Não sei se Bolsonaro
conhece Adams, se estudou as ferramentas de convencimento do presidente
americano, ou se é por intuição que lhe reproduz os métodos. Com sucesso
até aqui. Todos se lembram do “muro de Trump”, o paredão que, eleito,
ergueria para separar os EUA do México. Trata-se da hipérbole exemplar, a
âncora a partir da qual o então candidato cravou para si — com ódio de
um lado tanto quanto paixão de outro — uma bandeira objetiva capaz de
mobilizar milhões de eleitores e transformá-lo em protagonista, em
pauteiro-mor, da campanha.
Não há moralidade
quando se emprega tal nível de persuasão. Somente eficácia. Quando Trump
afirmava, espetacular e radicalmente, que deportaria milhões de
imigrantes, inclusive legais, outra coisa não fazia do que se inscrever —
na mente das pessoas — como o único que se preocupava com a porosidade
das fronteiras nacionais e com a imigração ilegal, e o único que faria
algo prático a respeito, daí o muro. Pormenores sobre como implementar o
que prometia? Ora, ele se aprofundaria nas formas de execução quando
empossado, com o auxílio de especialistas. Impossível não pensar em
Paulo Guedes, no caso bolsonarista, como emblema tranquilizador dessa
mensagem postergadora.
Bolsonaro joga esse
jogo. Mapeou as duas principais sensibilidades do brasileiro médio — o
desprezo pelo establishment político (vide o modo como tentou
capitalizar a mobilização de caminhoneiros) e a demanda por segurança
pública — e, sobretudo no caso da segurança, estabeleceu-se como o
senhor do assunto, o único que verdadeiramente se sensibiliza com o
problema, e o único que o enfrenta com a prioridade exigida pela
população. Ele também ergueu seu muro. E aqui falamos de ferramentas de
convencimento, pouco importando a violência da proposta, segundo seus
detratores, tanto quanto sua realização impraticável, segundo o mundo
real. A amarra mental de Bolsonaro — o gatilho de choque por meio do
qual se eleva como dono da pauta da segurança — é a ideia, afirmada e
reafirmada, de armar a população; o tom dessa pregação se intensificará
daqui até outubro.
Quem já o viu falar
sobre segurança pública certamente se espantou com a superficialidade de
seus comentários a respeito. Puro método, no entanto. O deputado pode
passar horas tratando da questão sem mencionar, nem sequer de passagem,
seu cerne, a fragilidade das fronteiras por meio das quais drogas e
armas entram no país, e ainda assim convencer multidões de que é o único
consistentemente preocupado com a insegurança do brasileiro. Uma arma
na mão e uma defesa na cabeça. Aí está. Abordagem genérica com solução
micro: eis o discurso de Bolsonaro. Funciona. Comove. Arrebanha.
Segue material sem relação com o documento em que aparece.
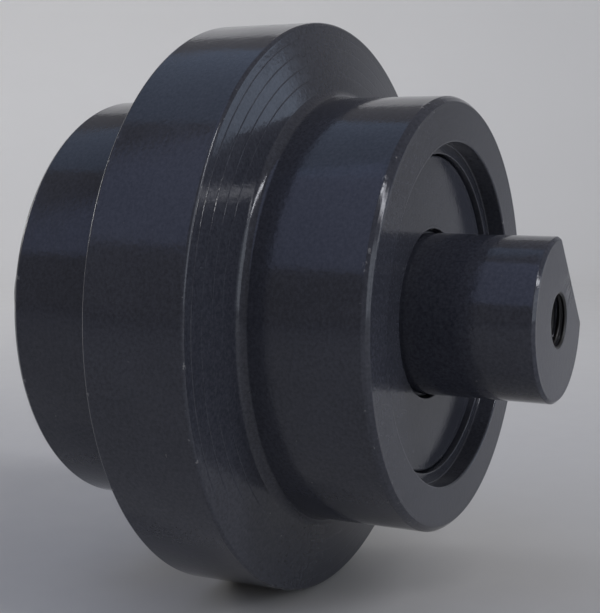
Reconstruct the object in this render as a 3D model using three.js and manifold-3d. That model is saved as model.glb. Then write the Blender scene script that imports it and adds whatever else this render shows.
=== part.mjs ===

Persuade. É chamamento individual; convite à participação de sujeitos
historicamente excluídos; solução compartilhada — não interessa se
estúpida. Bolsonaro, a rigor, não fala de outra coisa senão de proteção à
propriedade privada. E acerta.
Não adianta,
portanto, cobrar-lhe que se aprofunde, que apresente um programa,
tampouco supor que o simplismo exagerado de sua fala sobre segurança
seja falho. Não é. Não para efeito eleitoral. Bolsonaro não é um parvo
no lugar e no momento certos. Há ciência em sua generalidade. Ele é
objetivo. Descarta pormenores próprios à política porque estica seu
verbo no sentimento, o da moda, que repele tudo quanto derive da
política como atividade. Ele foge da minúcia porque constrói seu
discurso numa camada narrativa que prescinde da razão para comunicar e
seduzir – uma faixa, legítima, que é essencialmente emocional, e para a
qual nuance é blá-blá-blá.
Como Trump, Bolsonaro
trabalha para se converter numa ideia, num valor. Ao contrário de
Trump, porém, não vencerá. Como Trump, contudo, já ganhou.